More than 50% of these disorders are related to anxiety, depression and general life stress. The common psychological elements seen in clients presentations are lack of trust, fear of intimacy, power imbalance in the relationship and an inability to reconcile feelings of love and sexual desire.
Sexual disorders in men
Premature ejaculation is the most commonly reported sexual disorder in men affecting about 20 percent of male population. Erectile problems on the other hand are seen in about 10 percent of the general male population and the prevalence increases with age. About 50 percent of the normal population over 50 and 75 percent over 75 suffer from erectile problems.
Sexual disorders in women
Studies show that between 20 and 30 percent of women in general population report low sexual desire and about 25 percent women experience orgasm difficulty at some time in their lives. About 10 percent suffer from pain during sexual intercourse and about 15 percent of women who present themselves to sex therapy clinics suffer from vaginismus (spasms in vaginal muscles during penetration accompanied by phobia of penetration). Information from workers in the field would anecdotally suggest that vaginismus is seen more in teachers and police women. Strangely, vaginismus is more common among Asians whereas vulvodynia (superficial neurogenic pain during penetration) is seen more often among Caucasian women. Childhood sexual abuse, high levels of anxiety and relationship difficulties are the main causes of sexual difficulties in women
Treatment of sexual dysfunction
These problems can be treated with simple stress management techniques, psycho-educational and personal growth programmes. Sensate focus therapy described first by Masters and Johnson (1970) has been found useful in a variety of sexual problems. It has undergone several modifications in recent years. Sexual problems in men could be related to an imbalance between sympathetic and parasympathetic nervous systems and these can respond to biofeedback treatment.
Anxiety plays a dominant role in the inhibition of desire and arousal, and different anxiety and stress management strategies have been found useful in these disorders.

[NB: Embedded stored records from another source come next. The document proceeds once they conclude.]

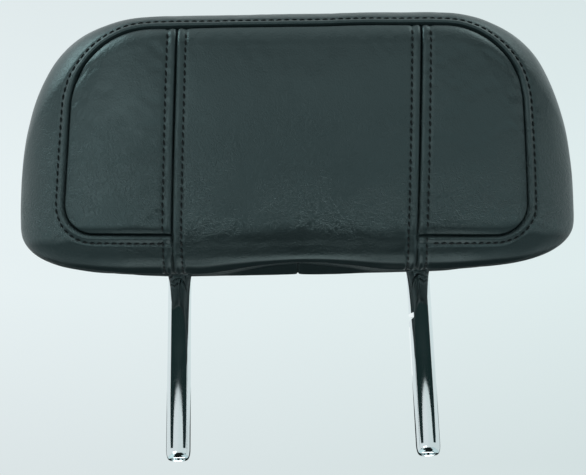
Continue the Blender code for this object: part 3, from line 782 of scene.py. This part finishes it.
# %% The side panels
CORNER_TURN = 52
side_loop = front_half[::-1][front_half[::-1][:, 0] > UPRIGHT + 0.0003]
side_loop = np.concatenate([[top_middle[-1]], side_loop])
turn = np.degrees(np.arctan2(side_loop[:, 2] - SPINE_Z, side_loop[:, 0] - SPINE_X))
upper, lower = np.argmin(abs(turn - CORNER_TURN)), np.argmin(abs(turn + CORNER_TURN))
side_top, side_outer = side_loop[: upper + 1], side_loop[upper : lower + 1]
side_bottom = side_loop[lower:][::-1]
side_bottom = np.concatenate([[front_half[0]], side_bottom[side_bottom[:, 0] > UPRIGHT + 0.0001]])
side_inner = np.array([on_front(UPRIGHT, z) for z in np.linspace(FACE_TOP, FACE_BOTTOM, 120)])
u, v = (graded(length, EDGE_STEP, SIDE_STEP) for length in SIDE_SIZE)
for side, word in ((1, "right"), (-1, "left")):
    edges = (side_top, side_bottom, side_inner, side_outer)
    top, bottom, inner, outer = (askew(edge * [side, 1, 1]) for edge in edges)
    grid = stretched(resampled(top, u), resampled(bottom, u), inner, outer, u, v)
    cover[f"front_{word}"] = sewn_panel(f"front_{word}_leather", grid, f"front_{word}")

# %% [markdown]
# ## The band
#
# One long piece goes from under the cushion on one side, up round the end, over the top and down to the
# other side. A real one is cut in a long curve and eased into place, which is why it is so smooth at the
# corners.

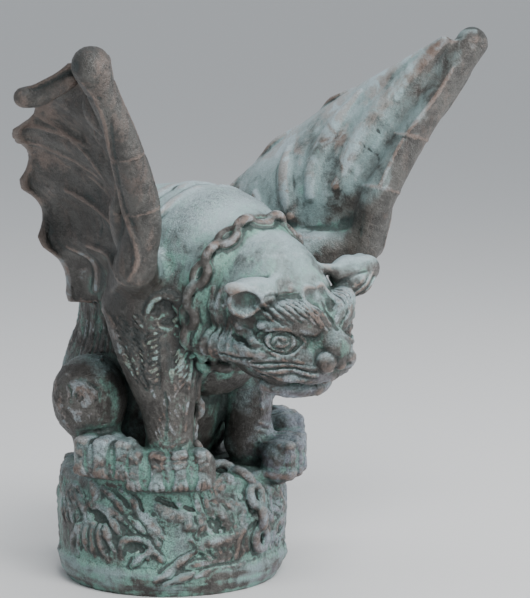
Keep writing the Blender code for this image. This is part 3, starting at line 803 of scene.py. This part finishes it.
def wing_frame(x, z):
    """Span and outward place on a wing, for x taken away from the middle."""
    across, up = x - WING_FOOT[0], z - WING_FOOT[1]
    return (across * LEAN_SIN + up * LEAN_COS,
            across * LEAN_COS - up * LEAN_SIN)


def finger_curl(span):
    """How far the trailing edge curls outward: long at each finger, short between them."""
    places, lengths = np.array(WING_FINGERS, float).T
    nearest = np.abs(places[:, None] - span[None, :]).argmin(axis=0)
    beyond = np.clip(nearest + np.where(span > places[nearest], 1, -1), 0, len(places) - 1)
    gap = np.where(beyond == nearest, 80.0, np.abs(places[beyond] - places[nearest]))
    share = np.clip((np.abs(span - places[nearest]) / gap - 0.09) / 0.41, 0, 1)
    return NOTCH_CURL + (lengths[nearest] - NOTCH_CURL) * (1 - share) ** 1.7


def rib_line(share, root, tip):
    """Where along the span a rib runs, at a share of the way from the arm to the edge."""
    return root + (tip - root) * share ** 0.8


def billow(span, share):
    """The skin's bulge inward between ribs, zero on each rib."""
    lift = 0
    lines = [rib_line(share, root, tip) for root, tip in WING_RIBS]
    for low, high in zip(lines, lines[1:]):
        part = (span - low) / np.maximum(high - low, 4)
        lift = lift + np.where((part > 0) & (part < 1), np.sin(math.pi * np.clip(part, 0, 1)) ** 1.5, 0)
    return lift * np.clip(share * 4, 0, 1)


def arm_line(side):
    """The stations of a wing's arm, from the shoulder to the tip."""
    return WING_ARM + [WING_TIP[side]]


def wing_middle(span, share, side):
    """Aft and outward place of the skin's middle, and half its thickness, from the arm to the edge."""
    arm, rear = (through(line, 61).T for line in (arm_line(side), WING_REAR))
    front = np.array(WING_FRONT, float).T
    fore_y, fore_n = (np.where(span < front[0, -1], np.interp(span, front[0], front[k]),
                               np.interp(span, arm[0], arm[k])) for k in (1, 2))
    rear_y, rear_n = (np.interp(span, rear[0], rear[k]) for k in (1, 2))
    aft = fore_y + (rear_y - fore_y) * share
    out = fore_n + (rear_n - fore_n) * share - WING_CUP * 4 * share * (1 - share)
    hollow = WING_BILLOW * billow(span, share)
    return aft, out - 0.5 * hollow, 0.5 * (WING_SKIN - hollow)


def wing(clay, side):
    """The skin as a profile that changes up the span, the thick arm along its front, horn and pockets."""
    wing_skin(clay, side)
    clay.limb(on_wing(arm_line(side), side), soft=6, count=40)
    clay.limb([(side * 80, -58, 312, 33), (side * 110, -94, 325, 20), *on_wing(WING_ARM[:1], side)], soft=10)
    inset = -24 if side > 0 else 0
    clay.limb(on_wing([(span, aft + inset, out, r) for span, aft, out, r in WING_HORN], side), soft=4)
    for pocket in WING_POCKETS:
        clay.limb(on_wing(pocket, side), soft=3)


def on_wing(stations, side):
    """Stations of (span, aft, out, radius) as (x, y, z, radius)."""
    return [(*wing_place(span, aft, out, side), radius) for span, aft, out, radius in stations]


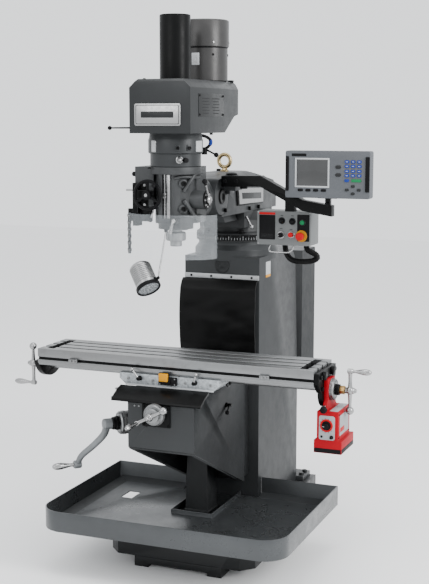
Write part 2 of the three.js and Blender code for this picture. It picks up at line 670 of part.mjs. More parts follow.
function headCover() {
  const [bottom, top] = [1905 + GAP, 2123];
  const front = [[-99, top], [99, top], [135, top - 34], [135, bottom], [-135, bottom], [-135, top - 34]];
  const side = [
    [-677, bottom], [-304, bottom], [-192, 1974], [-100, 1990], [-100, 2092], [-120, top], [-668, top], [-677, top - 10],
  ];
  const plan = [[-136, -678], [136, -678], [136, -148], [98, -99], [-98, -99], [-136, -148]];
  const hollowPlan = [[-129, -671], [129, -671], [129, -151], [95, -106], [-95, -106], [-129, -151]];
  const outer = common(common(plate(front, -677, -100, 'XZ'), plate(side, -136, 136, 'YZ')), plate(plan, bottom - 1, top + 1));
  const hollowFront = [[-94, top - 7], [94, top - 7], [128, top - 38], [128, bottom + 6], [-128, bottom + 6], [-128, top - 38]];
  const hollowSide = [
    [-670, bottom + 6], [-308, bottom + 6], [-196, 1981], [-107, 1997], [-107, 2088], [-124, top - 7], [-664, top - 7],
    [-670, top - 14],
  ];
  const hollowBlock = common(plate(hollowFront, -670, -107, 'XZ'), plate(hollowSide, -129, 129, 'YZ'));
  const hollow = common(hollowBlock, plate(hollowPlan, bottom, top));
  const spindleHole = disc(64, bottom - 1, bottom + 8, 'z', 24).translate(0, SPINDLE_Y, 0);
  const motorHole = disc(16, top - 9, top + 1, 'z', 20).translate(0, MOTOR.y, 0);
  const drawbarHole = disc(34, top - 9, top + 1, 'z', 24).translate(0, SPINDLE_Y, 0);
  return cut(outer, hollow, spindleHole, motorHole, drawbarHole);
}

function drawbarCover() {
  const from = 2123 + GAP;
  const wall = [[34, from], [62, from], [64, 2200], [64, 2380], [60, 2386], [0, 2386], [0, 2381], [34, 2381], [34, from]];
  return turned(wall, 'z', 28).translate(0, SPINDLE_Y, 0);
}

function motor() {
  const { radius, capRadius, bottom, capBottom, top } = MOTOR;
  const body = turned([[0, bottom], [radius, bottom], [radius, capBottom], [capRadius, capBottom], [capRadius, top - 8],
    [capRadius - 8, top], [0, top]], 'z', 28);
  return body.translate(0, MOTOR.y, 0);
}

const PULLEY = { radius: 56, bottom: 2004, top: 2090 };

function pulley(y, boreRadius) {
  const { radius, bottom, top } = PULLEY;
  const rim = [[boreRadius, bottom], [radius + 6, bottom], [radius + 6, bottom + 5], [radius, bottom + 6],
    [radius, top - 6], [radius + 6, top - 5], [radius + 6, top], [boreRadius, top], [boreRadius, bottom]];
  return turned(rim, 'z', 24).translate(0, y, 0);
}

function driveBelt() {
  const loop = (r) => {
    const shape = new THREE.Shape();
    shape.moveTo(r, SPINDLE_Y);
    shape.lineTo(r, MOTOR.y);
    shape.absarc(0, MOTOR.y, r, 0, Math.PI);
    shape.lineTo(-r, SPINDLE_Y);
    shape.absarc(0, SPINDLE_Y, r, Math.PI, 2 * Math.PI);
    return shape;
  };
  const { radius, bottom, top } = PULLEY;
  const outer = plate(loop(radius + 5), bottom + 8, top - 8);
  return cut(outer, plate(loop(radius + 0.6), bottom + 7, top - 7));
}

function motorPulley() {
  const shaft = disc(14, PULLEY.top - 1, MOTOR.bottom - 0.4, 'z', 20).translate(0, MOTOR.y, 0);
  const hub = disc(14, PULLEY.bottom, PULLEY.top, 'z', 20).translate(0, MOTOR.y, 0);
  return join(pulley(MOTOR.y, 10), shaft, hub);
}

function quill() {
  const { radius, bottom, top } = QUILL;
  return tube(26, radius, bottom, top, 'z', 28).translate(0, SPINDLE_Y, 0);
}

function spindle() {
  const profile = [[0, 1434], [25, 1434], [25, 1457], [41, 1458], [41, 1492], [25.6, 1496], [25.6, 2112], [0, 2112]];
  const taper = turned([[0, 1433], [16, 1433], [10, 1530], [0, 1530]], 'z', 24);
  return cut(turned(profile, 'z', 24), taper).translate(0, SPINDLE_Y, 0);
}

function quillLever() {
  const [hubY, hubZ] = [SPINDLE_Y, FEED_Z];
  const hub = disc(17, 138.4, 160, 'x', 20).translate(0, hubY, hubZ);
  const tip = [160, hubY - 60, hubZ + 66];
  const arm = bar([150, hubY, hubZ], tip, 6, 5);
  const along = new THREE.Vector3(6, -60, 66).normalize();
  const knob = turned([[0, 0], [8, 0], [11, 14], [8, 26], [0, 27]], 'y', 12);
  knob.applyQuaternion(new THREE.Quaternion().setFromUnitVectors(AXES.y, along)).translate(...tip);
  return join(hub, arm, knob);
}

function feedHandwheel() {
  const rim = new THREE.TorusGeometry(58, 7, 8, 28).rotateX(Math.PI / 2);
  const hub = disc(15, -16, 26, 'y', 20);
  const spokes = [0, 1, 2].map((k) => {
    const angle = Math.PI / 2 + (k * 2 * Math.PI) / 3;
    return bar([0, 0, 0], [58 * Math.cos(angle), 0, 58 * Math.sin(angle)], 6, 6, 10);
  });
  return join(rim, hub, ...spokes).translate(-74, -640, 1653);
}

// Black bracket that carries the fine-feed worm shaft and the guard's hinge bar.
function feedBracket() {
  const shaft = disc(13, -613.4, -588, 'y', 20).translate(-74, 0, 1653);
  const arm = box(-150, -60, -612, -587, 1636, 1670);
  const post = box(-156, -132, -612, -570, 1522, 1700);
  const foot = box(-156, -88, -586, -560, 1540, 1591);
  const arm2 = box(-190, -150, -586, -574, 1540, 1591);
  const hinge = disc(GUARD.barRadius, GUARD.bottom + 4, 1586, 'z', 12).translate(GUARD.hingeX, GUARD.hingeY, 0);
  return join(shaft, arm, post, foot, arm2, hinge);
}

// The clear chip guard wraps round the spindle nose and swings on its left edge.
function guardShield() {
  const points = (offset) => {
    const arc = Array.from({ length: 19 }, (_, k) => {
      const angle = Math.PI + (k * Math.PI) / 18;
      return [(198 - offset) * Math.cos(angle) + 20, -596 + (112 - offset) * Math.sin(angle)];
    });
    return arc;
  };
  const outer = points(0);
  const inner = points(4).reverse();
  return plate([...outer, ...inner], GUARD.bottom, GUARD.top);
}

const LAMP = { rear: [-110.2, -655, 1366], lens: [-41.3, -701, 1272], pivotAlong: 108, pivotOut: 60.4 };

// The lamp's own frame: Z runs from its rear to its lens, X towards the pivot.
function lampPlace() {
  const rear = new THREE.Vector3(...LAMP.rear);
  const along = new THREE.Vector3(...LAMP.lens).sub(rear).normalize();
  const side = new THREE.Vector3().crossVectors(along, AXES.y).normalize();
  const across = new THREE.Vector3().crossVectors(along, side);
  return new THREE.Matrix4().makeBasis(side, across, along).setPosition(rear);
}

function lampRod() {
  const pivot = new THREE.Vector3(LAMP.pivotOut, 0, LAMP.pivotAlong).applyMatrix4(lampPlace()).toArray();
  return join(bar([-15, -586, 1506.5], pivot, 3.5, 3.5, 8), ball(7, pivot, 10));
}

function lamp() {
  const profile = [[0, 4], [34, 4], [46, 14], [46, 110], [52, 111], [52, 126], [44, 126.5], [44, 120], [0, 120]];
  const pivot = box(45, 53, -9, 9, 98, 118);
  return join(turned(profile, 'z', 24), pivot).applyMatrix4(lampPlace());
}

// ---------- assembly ----------
const X_AXIS = AXES.x;
const shaftDirection = new THREE.Vector3(-Math.cos(CRANK_SHAFT.turn), -Math.sin(CRANK_SHAFT.turn), 0);

function crossCrank() {
  const y = -760;
  const hub = [CROSS.x, y, CROSS.z];
  const turn = Math.atan2(34, 66);
  const along = (r, out) => [CROSS.x + r * Math.cos(turn), y + out, CROSS.z + r * Math.sin(turn)];
  return ballCrank(hub, along(72, 0), along(-60, 0), [0, 1, 0]);
}

function crossGrip() {
  const turn = Math.atan2(34, 66);
  const start = [CROSS.x - 60 * Math.cos(turn), -760, CROSS.z - 60 * Math.sin(turn)];
  return crankGrip(start, new THREE.Vector3(0, -1, 0), 95);
}

function leftCrank() {
  const hub = [LEFT_HUB, screwY, screwZ];
  return ballCrank(hub, [LEFT_HUB, screwY, screwZ + 78], [LEFT_HUB, screwY, screwZ - 90], [1, 0, 0]);
}

function rightCrank() {
  const hub = [RIGHT_HUB, screwY, screwZ];
  return ballCrank(hub, [RIGHT_HUB, screwY, screwZ - 84], [RIGHT_HUB, screwY, screwZ + 81], [1, 0, 0]);
}

const stand = groupAt([0, 0, 0],
  piece('base', base(), FINISH.darkPaint),
  piece('chip_tray', chipTray(), FINISH.greyPaint),
  piece('column', column(), FINISH.greyPaint),
  piece('screw_housing', screwHousing(), FINISH.darkPaint),
  piece('electrical_cabinet', electricalCabinet(), FINISH.castGrey),
  piece('cabinet_door', cabinetDoor(), FINISH.castGrey),
  piece('rear_way_cover', rearWayCover(), FINISH.rubber),
);

const kneeAssembly = groupAt([0, 0, 0],
  piece('knee', knee(), FINISH.greyPaint),
  piece('cross_feed_plate', crossFeedPlate(), FINISH.black),
  piece('knee_lock_lever', kneeLock(), FINISH.black),
  piece('elevating_screw', elevatingScrew(), FINISH.machined),
  piece('elevating_crank', elevatingCrank(), FINISH.castGrey),
  piece('elevating_grip', elevatingGrip(), FINISH.chrome),
  piece('cross_screw', crossScrew(), FINISH.machined),
  piece('cross_crank', crossCrank(), FINISH.chrome),
  piece('cross_grip', crossGrip(), FINISH.chrome),
);

const saddleAssembly = groupAt([0, 0, 0],
  piece('saddle', saddle(), FINISH.machined),
  piece('front_way_cover', frontWayCover(), FINISH.rubber),
  piece('limit_switch', limitSwitch(), FINISH.black),
  piece('table_lock_left', tableLock(-135, -27), FINISH.chrome),
  piece('table_lock_right', tableLock(120, 13), FINISH.chrome),
);

const tableAssembly = groupAt([0, 0, 0],
  piece('table', table(), FINISH.machined),
  piece('end_bracket_left', endBracket(-1, leftBracketOutline(), 26), FINISH.black),
  piece('end_bracket_right', endBracket(1, rightBracketOutline(), RIGHT_BRACKET), FINISH.black),
  piece('power_feed', powerFeed(), FINISH.red),
  piece('feed_lever', feedLever(), FINISH.black),
  piece('feed_knob', feedKnob(), FINISH.black),
  piece('lead_screw', leadScrew(), FINISH.machined),
  piece('left_crank', leftCrank(), FINISH.chrome),
  piece('left_grip', crankGrip([LEFT_HUB, screwY, screwZ - 90], X_AXIS.clone().negate(), 88), FINISH.chrome),
  piece('right_crank', rightCrank(), FINISH.chrome),
  piece('right_grip', crankGrip([RIGHT_HUB, screwY, screwZ + 81], X_AXIS, 78), FINISH.chrome),
);

const ramAssembly = groupAt([0, 0, 0],
  piece('turret', turret(), FINISH.darkPaint),
  piece('ram', ram(), FINISH.greyPaint),
  piece('eye_bolt', eyeBolt(), FINISH.brass),
  piece('ram_adapter', ramAdapter(), FINISH.greyPaint),
);

const pendant = groupAt([0, 0, 0],
  piece('arm', pendantArm(), FINISH.black),
  piece('display', readout(), FINISH.panelGrey),
  piece('control_box', controlBox(), FINISH.panelGrey),
  piece('conduit', conduit(), FINISH.black),
  piece('e_stop', pushButton(BUTTONS.e_stop), FINISH.red),
  piece('start_button', pushButton(BUTTONS.start_button), FINISH.green),
  piece('stop_button', pushButton(BUTTONS.stop_button), FINISH.red),
  piece('selector_knob', pushButton(BUTTONS.selector_knob), FINISH.black),
);

const head = groupAt([0, 0, 0],
  piece('quill_housing', quillHousing(), FINISH.darkPaint),
  piece('neck', neck(), FINISH.greyPaint),
  piece('head_cover', headCover(), FINISH.greyPaint),
  piece('drawbar_cover', drawbarCover(), FINISH.black),
  piece('motor', motor(), FINISH.greyPaint),
  piece('motor_pulley', motorPulley(), FINISH.machined),
  piece('spindle_pulley', pulley(SPINDLE_Y, 26), FINISH.machined),
  piece('drive_belt', driveBelt(), FINISH.rubber),
  piece('quill', quill(), FINISH.machined),
  piece('spindle', spindle(), FINISH.machined),
  piece('quill_lever', quillLever(), FINISH.chrome),
  piece('feed_handwheel', feedHandwheel(), FINISH.black),
  piece('guard_shield', guardShield(), FINISH.clear),
  piece('lamp_rod', lampRod(), FINISH.silver),
  piece('lamp', lamp(), FINISH.silver),
);

const machine = new THREE.Group();
machine.add(stand, kneeAssembly, saddleAssembly, tableAssembly, ramAssembly, pendant, head);

export default machine;
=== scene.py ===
import math

import bmesh
import bpy
from mathutils import Matrix, Vector, noise


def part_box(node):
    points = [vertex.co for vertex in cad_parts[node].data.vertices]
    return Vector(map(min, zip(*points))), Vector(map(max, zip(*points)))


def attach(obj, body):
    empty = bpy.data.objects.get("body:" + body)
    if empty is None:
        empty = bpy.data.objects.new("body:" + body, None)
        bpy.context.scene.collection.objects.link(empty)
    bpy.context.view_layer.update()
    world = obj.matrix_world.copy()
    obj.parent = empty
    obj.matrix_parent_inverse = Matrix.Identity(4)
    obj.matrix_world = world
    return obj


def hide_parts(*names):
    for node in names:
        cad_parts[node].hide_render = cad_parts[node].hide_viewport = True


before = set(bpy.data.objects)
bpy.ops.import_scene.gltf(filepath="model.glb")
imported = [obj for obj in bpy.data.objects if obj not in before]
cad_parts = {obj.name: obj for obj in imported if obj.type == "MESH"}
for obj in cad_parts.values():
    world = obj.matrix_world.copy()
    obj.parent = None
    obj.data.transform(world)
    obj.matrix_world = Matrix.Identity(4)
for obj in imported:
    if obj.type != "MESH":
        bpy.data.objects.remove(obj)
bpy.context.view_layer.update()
MM = 0.001  # shapes are drawn in millimetres and finished in metres
ROUND_CORNER = math.radians(32)  # edges flatter than this are shaded smooth


# ---------- camera, floor and light ----------
def set_camera():
    data = bpy.data.cameras.new("camera")
    data.lens = 73.6
    data.sensor_width = 36
    data.clip_end = 60
    data.shift_y = 0.0036
    camera = bpy.data.objects.new("camera", data)
    camera.location = (2.0336, -5.0910, 1.9667)
    camera.rotation_euler = (math.radians(81.612), 0, math.radians(22.127))
    bpy.context.scene.collection.objects.link(camera)
    bpy.context.scene.camera = camera


def add_lamp(name, place, aim, size, power):
    data = bpy.data.lights.new(name, "AREA")
    data.shape = "RECTANGLE"
    data.size, data.size_y = size
    data.energy = power
    lamp = bpy.data.objects.new(name, data)
    lamp.location = place
    lamp.rotation_euler = (Vector(aim) - Vector(place)).to_track_quat("-Z", "Y").to_euler()
    bpy.context.scene.collection.objects.link(lamp)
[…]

In addition to these, learning new sexual stimulation techniques and fantasy shaping have been found useful along with cognitive behavioural therapy techniques.
• Laumann, EO, Paik, A & Rosen, RC (1999) Sexual dysfunction in the United States: prevalence and predictors, Journal of the American \medical Association, 281, 537-44.
• LoPiccolo, J (2002) Post-modern sex therapy, In F Kaslow, editor in chief, Comprehensive handbook of psychotherapy, Vol 4, New York, John Wiley and sons
• Masters WH and Johnson VE (1970) Human Sexual Inadequacy, Churchill, London.